_Supplied data_

#####

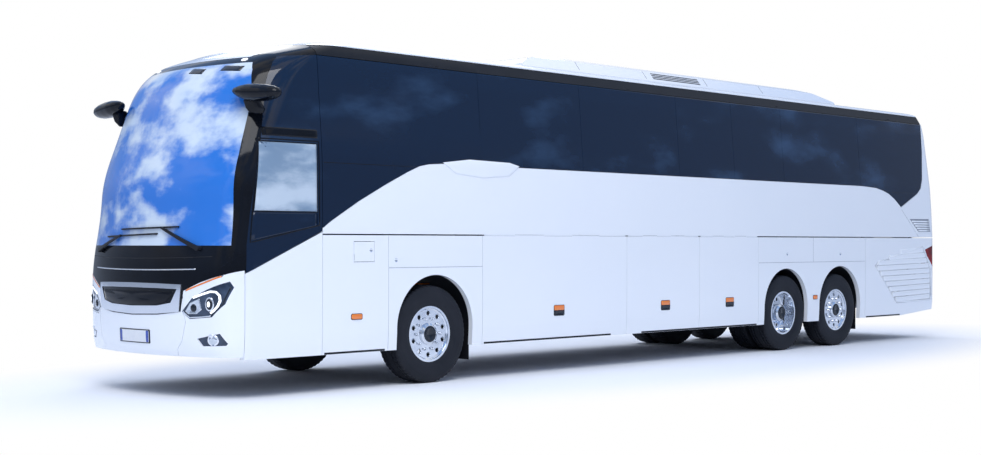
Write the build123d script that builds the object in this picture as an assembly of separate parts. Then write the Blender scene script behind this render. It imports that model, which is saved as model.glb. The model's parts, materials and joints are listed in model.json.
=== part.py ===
from build123d import *
import math
import os

os.makedirs("parts", exist_ok=True)

# Three-axle high-floor touring coach.
# Lengths are in millimetres. While it is built, "station" is the distance from the
# front end along the coach, x is to the coach's left and z is up from the ground.

# Overall
total_length = 13935.0
body_half_width = 1275.0
front_axle_station = 2890.0
wheelbase = 6770.0
bogie_spacing = 1370.0
skirt_bottom = 380.0
waist_height = 1580.0
glass_top = 3375.0
rail_top = 3484.0

# Walls, panes and gaps
wall = 60.0
pane = 8.0
seam = 6.0
door_gap = 8.0
contact_gap = 0.3
running_gap = 0.05

# Body outline, one row per level
# level, half width, nose setback, nose corner radius, tail setback
LEVELS = (
    (380.0, 1262.0, 45.0, 350.0, 20.0),
    (560.0, 1272.0, 8.0, 350.0, 2.0),
    (900.0, 1275.0, 0.0, 350.0, 0.0),
    (1250.0, 1275.0, 8.0, 350.0, 0.0),
    (1580.0, 1275.0, 60.0, 350.0, 4.0),
    (2000.0, 1271.0, 112.0, 348.0, 30.0),
    (2345.0, 1265.0, 202.0, 340.0, 65.0),
    (2850.0, 1225.0, 371.0, 474.0, 115.0),
    (3200.0, 1197.0, 566.0, 518.0, 155.0),
    (3360.0, 1180.0, 803.0, 471.0, 195.0),
    (3490.0, 1137.0, 1169.0, 412.0, 275.0),
)
ROOF_LEVELS = (
    (3490.0, 1137.0, 1169.0, 412.0, 275.0),
    (3525.0, 1103.0, 1378.0, 412.0, 370.0),
    (3550.0, 988.0, 1498.0, 412.0, 480.0),
    (3567.0, 800.0, 1595.0, 412.0, 620.0),
)
nose_radius = 3000.0
tail_corner = 150.0

# Seams along the side
nose_seam = 433.0
door_seam = 1370.0
arch_seam = 2245.0
hold_start = 3630.0
flap_seam_a = 6140.0
flap_seam_b = 7625.0
hold_end = 8966.0
tail_seam = 11760.0
mid_door_start = 7700.0
mid_door_end = 8600.0
mid_door_top = 2300.0

# Lower edge of the dark glass along the side
# station, height
GLASS_EDGE = (
    (1385.0, 1651.0),
    (1467.0, 1707.0),
    (1848.0, 1922.0),
    (2218.0, 2103.0),
    (2520.0, 2240.0),
    (2700.0, 2310.0),
    (2830.0, 2334.0),
    (3030.0, 2346.0),
    (11700.0, 2346.0),
    (12090.0, 2328.0),
    (12290.0, 2294.0),
    (12460.0, 2250.0),
    (12630.0, 2176.0),
    (12830.0, 2052.0),
)
TAIL_EDGE = (
    (12830.0, 2052.0),
    (13350.0, 2271.0),
    (13460.0, 2357.0),
    (13525.0, 2495.0),
    (13585.0, 2943.0),
    (13605.0, 3375.0),
)
# Joints between the panes, and the pillars behind them
PANE_SEAMS = (3630.0, 5340.0, 7220.0, 8430.0, 9610.0, 11650.0)
pillar_half = 50.0
window_sill = 60.0
post_half = 30.0
post_depth = 25.0

# Wheels
tyre_radius = 522.0
tyre_width = 298.0
rim_radius = 290.0
flange_radius = 299.0
wheel_x = 1086.0
twin_spacing = 340.0
spindle_radius = 45.0
hub_radius = 115.0
kingpin_x = 930.0
kingpin_radius = 18.0
knuckle_radius = 35.0
knuckle_half_height = 140.0
fork_thickness = 35.0

# Wheel openings
arch_center_z = 600.0
front_arch_radius = 555.0
drive_arch_radius = 540.0
tag_arch_radius = 560.0
liner_thickness = 6.0
liner_inner_x = 600.0

# Floors
cabin_floor_top = 1360.0
cabin_floor_thickness = 60.0
driver_floor_top = 930.0
hold_floor_top = 425.0
plate = 40.0

drive_axle_station = front_axle_station + wheelbase
tag_axle_station = drive_axle_station + bogie_spacing
axle_height = tyre_radius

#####

_Required work_
Your task is to repeat each line of the material exactly.

_Result of the exercise_
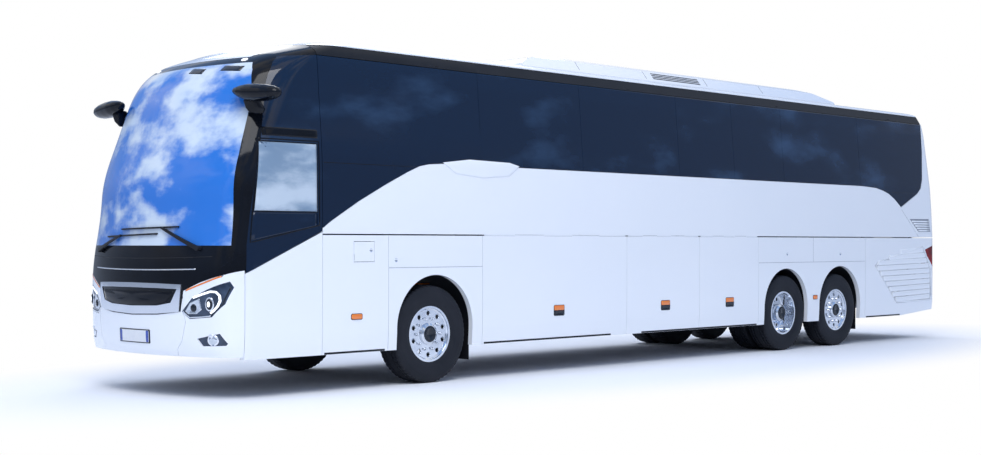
Write the build123d script that builds the object in this picture as an assembly of separate parts. Then write the Blender scene script behind this render. It imports that model, which is saved as model.glb. The model's parts, materials and joints are listed in model.json.
=== part.py ===
from build123d import *
import math
import os

os.makedirs("parts", exist_ok=True)

# Three-axle high-floor touring coach.
# Lengths are in millimetres. While it is built, "station" is the distance from the
# front end along the coach, x is to the coach's left and z is up from the ground.

# Overall
total_length = 13935.0
body_half_width = 1275.0
front_axle_station = 2890.0
wheelbase = 6770.0
bogie_spacing = 1370.0
skirt_bottom = 380.0
waist_height = 1580.0
glass_top = 3375.0
rail_top = 3484.0

# Walls, panes and gaps
wall = 60.0
pane = 8.0
seam = 6.0
door_gap = 8.0
contact_gap = 0.3
running_gap = 0.05

# Body outline, one row per level
# level, half width, nose setback, nose corner radius, tail setback
LEVELS = (
    (380.0, 1262.0, 45.0, 350.0, 20.0),
    (560.0, 1272.0, 8.0, 350.0, 2.0),
    (900.0, 1275.0, 0.0, 350.0, 0.0),
    (1250.0, 1275.0, 8.0, 350.0, 0.0),
    (1580.0, 1275.0, 60.0, 350.0, 4.0),
    (2000.0, 1271.0, 112.0, 348.0, 30.0),
    (2345.0, 1265.0, 202.0, 340.0, 65.0),
    (2850.0, 1225.0, 371.0, 474.0, 115.0),
    (3200.0, 1197.0, 566.0, 518.0, 155.0),
    (3360.0, 1180.0, 803.0, 471.0, 195.0),
    (3490.0, 1137.0, 1169.0, 412.0, 275.0),
)
ROOF_LEVELS = (
    (3490.0, 1137.0, 1169.0, 412.0, 275.0),
    (3525.0, 1103.0, 1378.0, 412.0, 370.0),
    (3550.0, 988.0, 1498.0, 412.0, 480.0),
    (3567.0, 800.0, 1595.0, 412.0, 620.0),
)
nose_radius = 3000.0
tail_corner = 150.0

# Seams along the side
nose_seam = 433.0
door_seam = 1370.0
arch_seam = 2245.0
hold_start = 3630.0
flap_seam_a = 6140.0
flap_seam_b = 7625.0
hold_end = 8966.0
tail_seam = 11760.0
mid_door_start = 7700.0
mid_door_end = 8600.0
mid_door_top = 2300.0

# Lower edge of the dark glass along the side
# station, height
GLASS_EDGE = (
    (1385.0, 1651.0),
    (1467.0, 1707.0),
    (1848.0, 1922.0),
    (2218.0, 2103.0),
    (2520.0, 2240.0),
    (2700.0, 2310.0),
    (2830.0, 2334.0),
    (3030.0, 2346.0),
    (11700.0, 2346.0),
    (12090.0, 2328.0),
    (12290.0, 2294.0),
    (12460.0, 2250.0),
    (12630.0, 2176.0),
    (12830.0, 2052.0),
)
TAIL_EDGE = (
    (12830.0, 2052.0),
    (13350.0, 2271.0),
    (13460.0, 2357.0),
    (13525.0, 2495.0),
    (13585.0, 2943.0),
    (13605.0, 3375.0),
)
# Joints between the panes, and the pillars behind them
PANE_SEAMS = (3630.0, 5340.0, 7220.0, 8430.0, 9610.0, 11650.0)
pillar_half = 50.0
window_sill = 60.0
post_half = 30.0
post_depth = 25.0

# Wheels
tyre_radius = 522.0
tyre_width = 298.0
rim_radius = 290.0
flange_radius = 299.0
wheel_x = 1086.0
twin_spacing = 340.0
spindle_radius = 45.0
hub_radius = 115.0
kingpin_x = 930.0
kingpin_radius = 18.0
knuckle_radius = 35.0
knuckle_half_height = 140.0
fork_thickness = 35.0

# Wheel openings
arch_center_z = 600.0
front_arch_radius = 555.0
drive_arch_radius = 540.0
tag_arch_radius = 560.0
liner_thickness = 6.0
liner_inner_x = 600.0

# Floors
cabin_floor_top = 1360.0
cabin_floor_thickness = 60.0
driver_floor_top = 930.0
hold_floor_top = 425.0
plate = 40.0

drive_axle_station = front_axle_station + wheelbase
tag_axle_station = drive_axle_station + bogie_spacing
axle_height = tyre_radius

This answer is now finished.